A Moon landing for Russian astronauts is planned for the end of the 2020s
The new transport vehicle will be able to deliver a four person crew. The ship will weigh 20 tons and will be able to be in autonomous flight for up to 30 days. Its first launch is planned for 2021 and during initial missions it will fly to the ISS.
An unmanned circumnavigation of the Moon is planned for the mid-2020s and a Moon landing for Russian astronauts is planned for the end of the 2020s.
Looking at the Soviet and Russian background of docking large objects in low Earth orbit can be helpful. Russian know-how in docking operations and large structure assembly in space allows for the use of multi-station plans for flights to the Moon.
Before a super-heavy launch vehicle - one that is capable of delivering payloads of 80 tonnes or more to near-Earth orbit - is created the first flights to the Moon will be conducted with a multi-station setup and the use of the already tested Angara-A5 class launch vehicle.
Model of the return capsule for the new generation Russian crewed space vehicle, on display at the MAKS-2015 exhibition
Construction of a super-heavy launch vehicle is planned for the future - a vehicle that would be able to deliver a manned ship and its crew to the Moon in a single launch. Electric propulsion engine transfer vehicles will have to be built in order to provide regular cargo traffic during the initial Moon exploration and Moon base setup stages.

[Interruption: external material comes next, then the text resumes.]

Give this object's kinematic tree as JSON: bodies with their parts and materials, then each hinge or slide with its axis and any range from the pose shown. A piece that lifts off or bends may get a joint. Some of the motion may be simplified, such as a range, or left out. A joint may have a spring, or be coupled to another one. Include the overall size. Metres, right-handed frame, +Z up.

Even though many nations with leading space programmes have announced their plans to explore outer space, it is impossible for any one country to implement all of these plans alone. By definition, human flights to outer space must be the product of international cooperation.
Cooperation will ensure the succession of international space programmes
International cooperation will allow the development of effective space solutions. It will combine innovative technology and provide security of the programme. Dividing up mutual responsibilities and obligations, as well as optimising the partners’ expenditures will also increase the programme’s reliability.
In a wider sense, international cooperation will ensure the succession of international space programmes, will help strengthen partnerships and lead to enduring technical, economic and political connections on a global scale.